:: Data provided

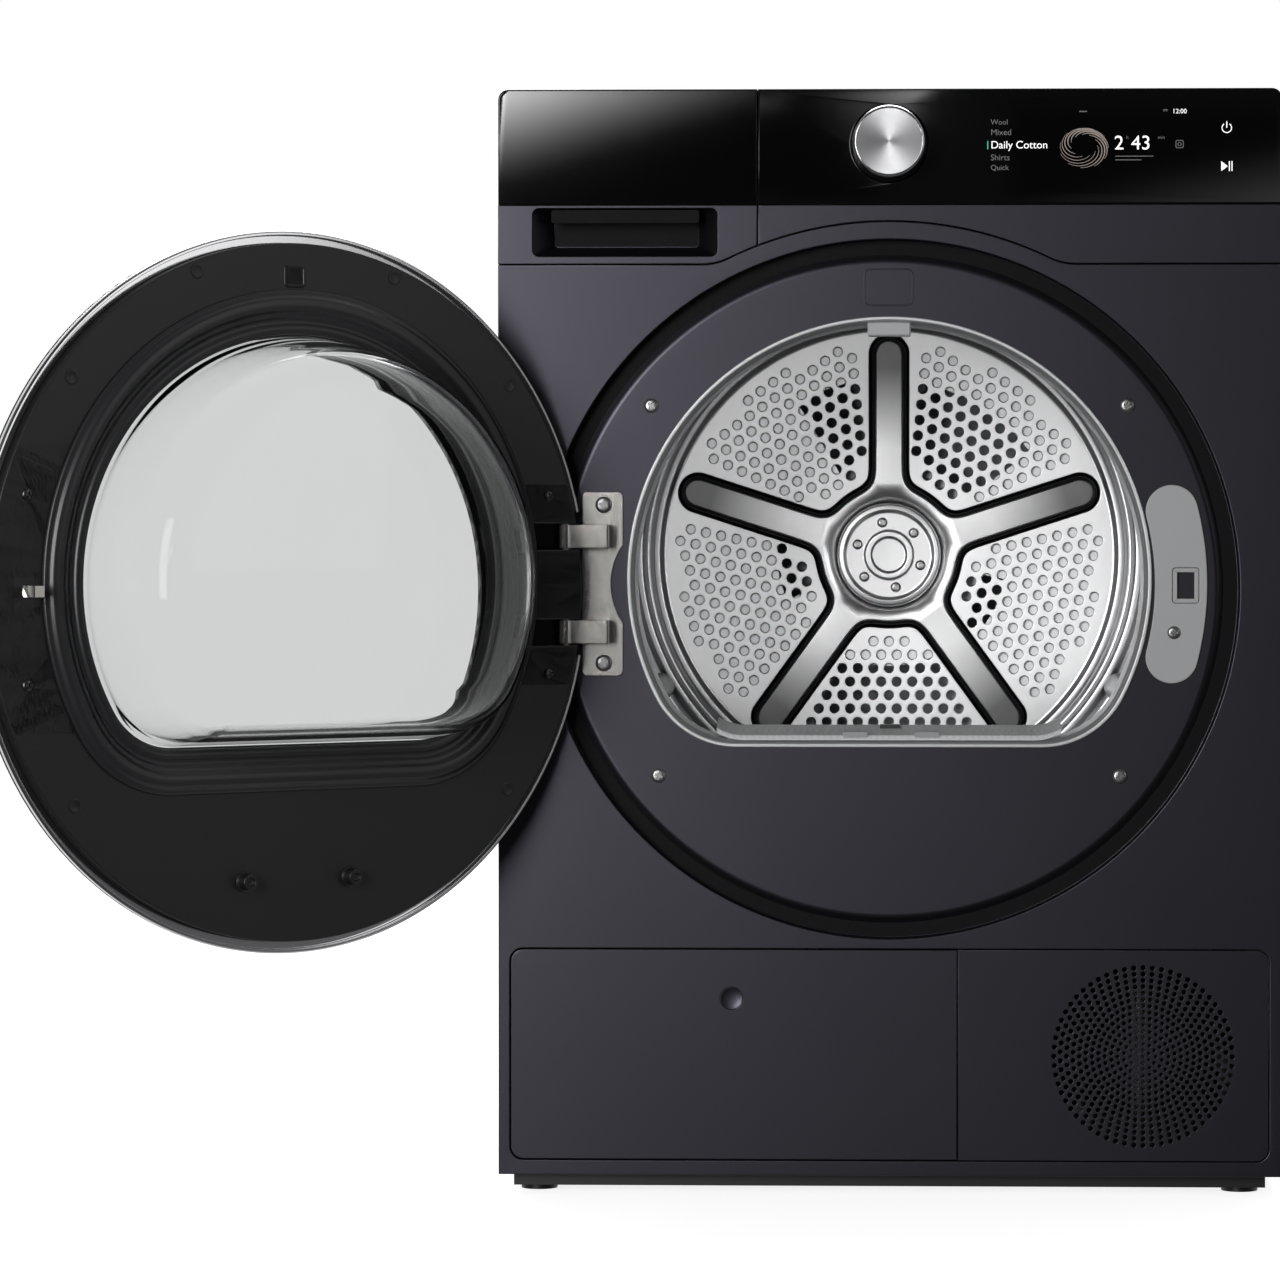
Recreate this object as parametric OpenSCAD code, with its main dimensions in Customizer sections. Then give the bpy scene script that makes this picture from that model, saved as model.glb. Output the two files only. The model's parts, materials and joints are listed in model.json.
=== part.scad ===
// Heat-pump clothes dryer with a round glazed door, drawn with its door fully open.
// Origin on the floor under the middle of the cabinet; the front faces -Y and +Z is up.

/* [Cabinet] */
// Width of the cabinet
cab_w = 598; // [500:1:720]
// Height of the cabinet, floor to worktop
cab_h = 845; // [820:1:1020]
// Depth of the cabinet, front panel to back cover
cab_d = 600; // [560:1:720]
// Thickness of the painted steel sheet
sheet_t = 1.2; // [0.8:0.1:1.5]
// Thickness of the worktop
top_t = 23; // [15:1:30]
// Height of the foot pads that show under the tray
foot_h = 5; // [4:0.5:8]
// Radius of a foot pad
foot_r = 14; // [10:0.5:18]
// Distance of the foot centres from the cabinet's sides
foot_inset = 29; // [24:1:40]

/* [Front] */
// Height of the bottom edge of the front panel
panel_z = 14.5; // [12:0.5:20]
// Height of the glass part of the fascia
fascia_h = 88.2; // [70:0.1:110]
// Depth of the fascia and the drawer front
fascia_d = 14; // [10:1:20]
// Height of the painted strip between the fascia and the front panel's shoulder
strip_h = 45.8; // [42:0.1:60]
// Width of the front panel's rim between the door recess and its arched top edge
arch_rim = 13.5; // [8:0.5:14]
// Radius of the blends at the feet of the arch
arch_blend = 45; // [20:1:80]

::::

§ **Given task**
Return the whole listing exactly, with every line included.

§ **Response**
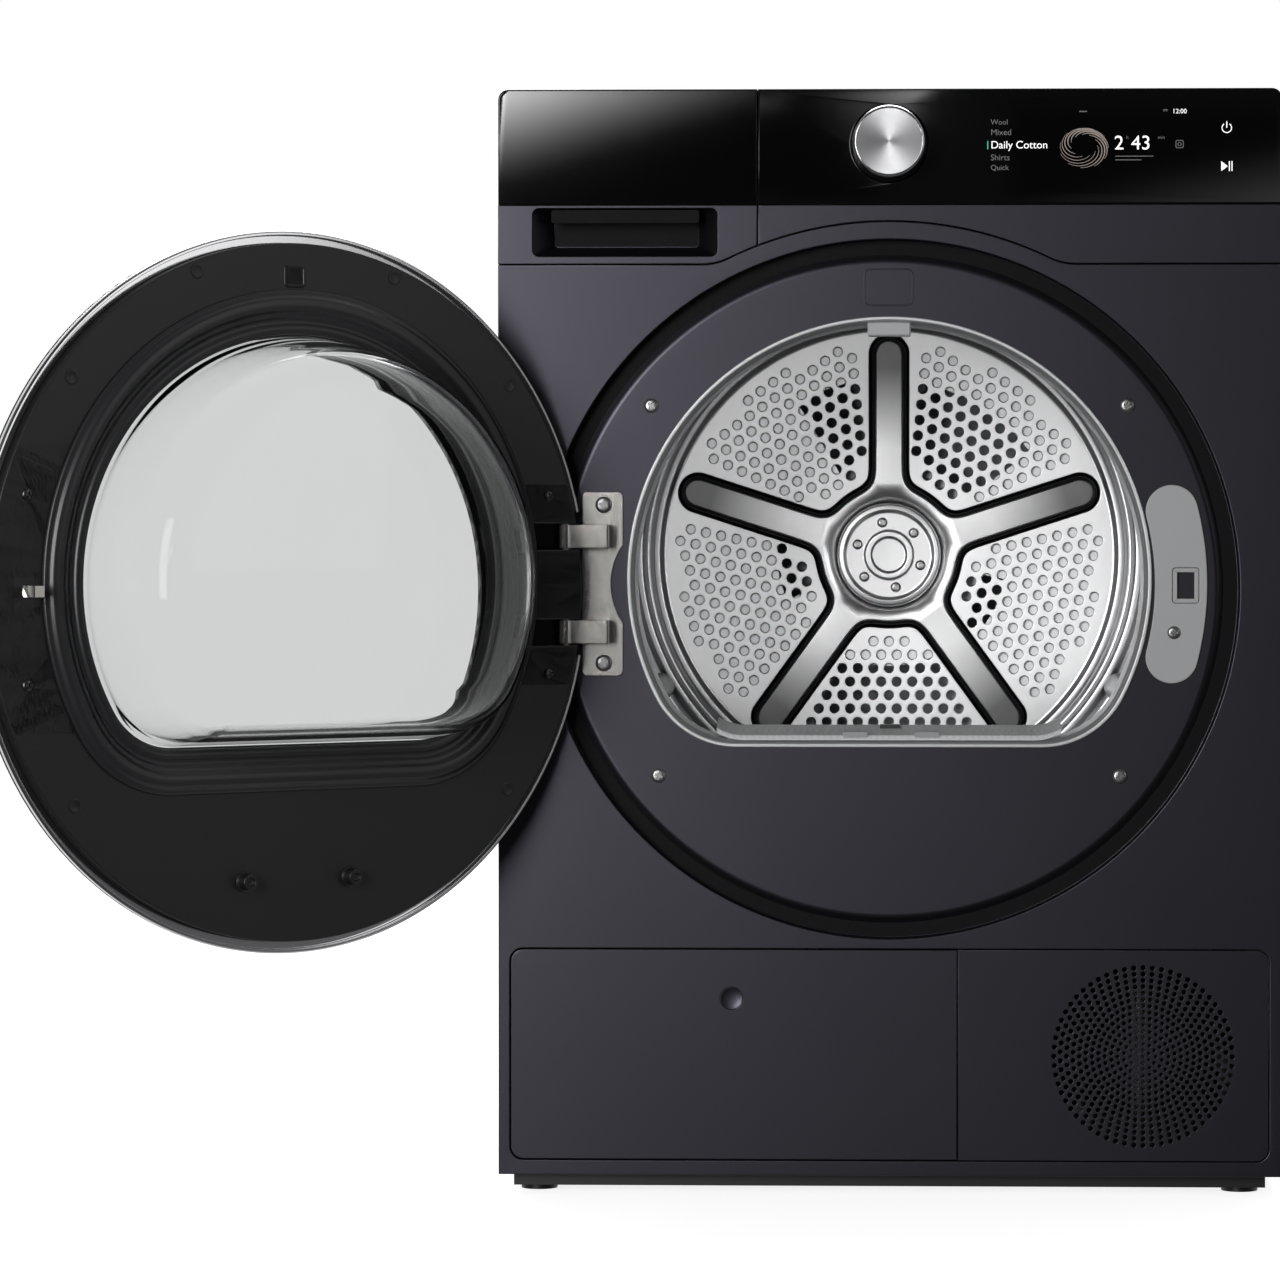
Recreate this object as parametric OpenSCAD code, with its main dimensions in Customizer sections. Then give the bpy scene script that makes this picture from that model, saved as model.glb. Output the two files only. The model's parts, materials and joints are listed in model.json.
=== part.scad ===
// Heat-pump clothes dryer with a round glazed door, drawn with its door fully open.
// Origin on the floor under the middle of the cabinet; the front faces -Y and +Z is up.

/* [Cabinet] */
// Width of the cabinet
cab_w = 598; // [500:1:720]
// Height of the cabinet, floor to worktop
cab_h = 845; // [820:1:1020]
// Depth of the cabinet, front panel to back cover
cab_d = 600; // [560:1:720]
// Thickness of the painted steel sheet
sheet_t = 1.2; // [0.8:0.1:1.5]
// Thickness of the worktop
top_t = 23; // [15:1:30]
// Height of the foot pads that show under the tray
foot_h = 5; // [4:0.5:8]
// Radius of a foot pad
foot_r = 14; // [10:0.5:18]
// Distance of the foot centres from the cabinet's sides
foot_inset = 29; // [24:1:40]

/* [Front] */
// Height of the bottom edge of the front panel
panel_z = 14.5; // [12:0.5:20]
// Height of the glass part of the fascia
fascia_h = 88.2; // [70:0.1:110]
// Depth of the fascia and the drawer front
fascia_d = 14; // [10:1:20]
// Height of the painted strip between the fascia and the front panel's shoulder
strip_h = 45.8; // [42:0.1:60]
// Width of the front panel's rim between the door recess and its arched top edge
arch_rim = 13.5; // [8:0.5:14]
// Radius of the blends at the feet of the arch
arch_blend = 45; // [20:1:80]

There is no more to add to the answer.